Once you have all the computers joined to the domain (and all on XP Pro at

that point, of course), you'll want to use folder redirection for My

Documents, at the very least ....this will probably best go to

\\server\users$username% or a subfolder thereof.

 

> and some directories created that, as yet, have no data. The secretary has

> been moving data to one folder on the server, and

> has organized that data under that folder, not under the many that

> were created. I can tell you few other details about the server.

 

You must know more than we do, because we can't see it from here!

 

Where does she/do you want the data to live?

>

> The client computers are running either XP Home or XP Pro.

 

You'll want to immediately get the XP Home computers upgraded to Pro (or

replaced). XP Home cannot join a domain and doesn't belong in a business

environment. I myself am not deploying Vista for any of my clients yet...and

you want to keep all your workstations as identical as possible.

> I have

> removed names from the users that no longer exist, and have created

> users to mirror the current staff. The only computers that can

> successfully logon to the server are the XP Pro boxes.

 

Well, they aren't really logging onto the server. The local user names &

passwords just happen to match the domain user names & passwords.

> These

> machines are not logging onto a domain, but do share the workgroup

> with the server.

 

They need to be joined to the domain (and you must follow the SBS wizard

route for this). Create computer accounts for each workstation (I like

somewhat generic names, rather than people/users ...WORKSTATION01,

WORKSTATION02) in Server Management on the server. Then on each workstation,

run http://servername/connectcomputer. Pick out the workstation name. Pick

out the domain user name. Pick the *local* user name whose profile you want

to copy to the domain user ....be careful, as you only get to do this once!

> Their usernames and passwords do coincide with the

> server, and they have full access to what information currently

> resides there.

 

Yes, but this configuration rather defeats the purpose of having a domain at

all.

>

> If the XP Pro boxes can connect without the domain, should the XP

> Home boxes as well?

 

Sure....but this doesn't make any sense to do, so I wouldn't focus on

troubleshooting that very hard if I were you.

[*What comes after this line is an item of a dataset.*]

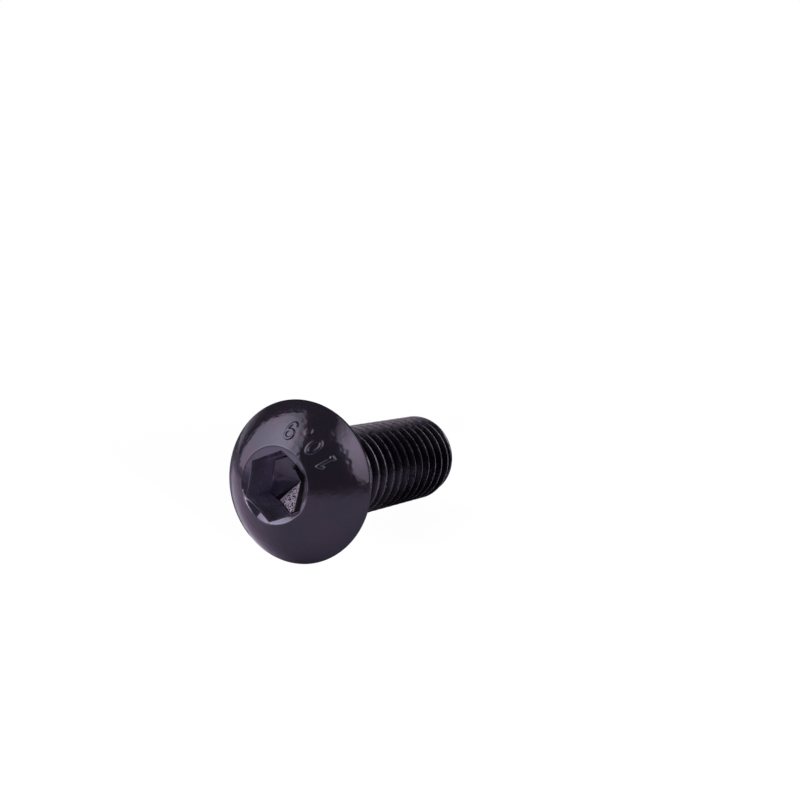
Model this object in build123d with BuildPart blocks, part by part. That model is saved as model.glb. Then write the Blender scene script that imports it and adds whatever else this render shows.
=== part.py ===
from build123d import *
import os
from math import asin, atan, cos, sin, radians, tan

# Button head screw, M6 x 16, with a hexagon socket and a metric coarse thread.
# One cold-forged piece with a rolled thread. All sizes are millimetres.
#
# The screw lies as it comes to rest on level ground at Z = 0: on the rim of
# its head and on the last full turn of its thread. Its axis stays in the XZ
# plane, with the head towards -X, and the origin is the bottom centre of the
# box around it.

# Head
head_diameter = 10.1
head_height = 3.2
rim_round = 0.82  # lower edge of the head, from the bearing face out to the rim
rim_edge_round = 0.15  # where the rim turns into the dome
dome_rise = 0.22  # how far the dome bulges beyond a straight cone
dome_top_diameter = 4.9  # where the countersink of the socket cuts the dome off

# Socket
socket_across_flats = 4.0
socket_depth = 2.2
socket_turn = -6.2  # where one corner stands, in degrees from straight up
countersink_slope = 30.0  # below the plane of the dome's top, in degrees
drill_point_diameter = 3.8
drill_point_depth = 0.55

# Shank
length_under_head = 16.0
neck_diameter = 5.2
neck_length = 0.45
neck_fillet = 0.4
runout_length = 1.3  # over which the thread grows out of the neck
tip_diameter = 4.6
tip_chamfer_length = 1.0

# Thread, right-handed
thread_major_diameter = 5.88
thread_root_diameter = 4.7
thread_pitch = 1.0
thread_flank_angle = 60.0
thread_crest_width = 0.14
groove_overhang = 0.08  # how far the groove's outline stands out of the crest
groove_overrun = 0.8  # how far the groove goes on past the tip
groove_run_in = 0.4  # how far it goes on past the bearing face
turns_per_stretch = 2  # the groove is cut in stretches of this many turns

head_radius = head_diameter / 2
dome_top_radius = dome_top_diameter / 2
socket_radius = socket_across_flats / 2
drill_point_radius = drill_point_diameter / 2
neck_radius = neck_diameter / 2
tip_radius = tip_diameter / 2
crest_radius = thread_major_diameter / 2
root_radius = thread_root_diameter / 2

# Rest. The screw tilts until its rim and its last full crest touch the ground
# together. The lower edge of the rim is a round about a circle of radius
# rim_circle, and the ground is tangent to that round and goes through the
# crest.
rim_circle = head_radius - rim_round
reach = length_under_head - tip_chamfer_length + rim_round
drop = rim_circle - crest_radius
tilt = atan(drop / reach) + asin(rim_round / (reach**2 + drop**2) ** 0.5)
bearing_height = rim_circle * cos(tilt) + rim_round * (1 - sin(tilt))
tip_reach = length_under_head * cos(tilt) + tip_radius * sin(tilt)
head_reach = head_height * cos(tilt) + dome_top_radius * sin(tilt)
bearing_shift = (head_reach - tip_reach) / 2

# The screw's own frame stands on the centre of the bearing face, with z out
# through the head and x up. Outlines are drawn as (radius, height above the
# bearing face) and turned about the axis.
screw_frame = Plane(
    origin=(bearing_shift, 0, bearing_height),
    x_dir=(sin(tilt), 0, cos(tilt)),
    z_dir=(-cos(tilt), 0, sin(tilt)),
)
outline_plane = Plane(
    origin=screw_frame.origin,
    x_dir=screw_frame.x_dir,
    z_dir=-screw_frame.y_dir,
)
screw_axis = Axis(screw_frame.origin, screw_frame.z_dir)

# Threaded bar. It tapers at its upper end, where the thread grows out of the
# neck, and has a chamfer at its tip. The thread is one groove cut in it.
bar_top = -neck_length / 2
bar_top_radius = neck_radius - 0.1
full_thread_top = -neck_length - runout_length
full_thread_bottom = tip_chamfer_length - length_under_head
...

> I can see where on the Pro boxes I can specify a

> domain in the Computer Name section, but they are in a workgroup.

 

Correct, but as per above, that isn't the right/best way to do it in an SBS

network.

> I

> see no such domain option in the corresponding area of Home.

 

Right, because it can't join a domain (nor can Media Center Edition)

>

> I believe this SBS2003 is overkill for this company, as it looks like

> they want to do some simple file sharing.

 

Well - maybe, but workgroups are a huge PITA to maintain, and I like

domains in a business network. Plus, they've already bought it. Unless this

is illegal software & they're trying to run it on an old Pentium III

workstation with a single 30GB IDE drive (or something similarly

unsuitable), you might as well try to get it working for them.

> The possibility of schedule

> collaboration through Exchange and Outlook intrigues them, but we

> first need to get everyone access to the data.

 

Sure - and definitely look into putting Exchange to work for them. Despite

the benefits for the users, note that it's much easier to

administer/maintain an Exchange server than a slew of POP3 clients.

 

Hope the above helps a bit.

 

If this server really isn't in full production use,and you determine it

wasn't set up right to begin with, you might start over & reinstall it (back

up the data first to a workstation/USB hard drive/whatnot). Follow all the

steps & wizards, religiously. Sounds like whomever set it up didin't know

how to do it right - but you can probably fix that. Just make sure you don't

try to do most things the way you'd do them outside of SBS environments,

because it's a very tightly-integrated suite and you have to do things its

way even if you think you know better. I speak from experience, having

botched several of my first installs because I've been working with

Exchange/domains for a gazillion years.

 

>

> Any insight is appreciated, thanks in advance.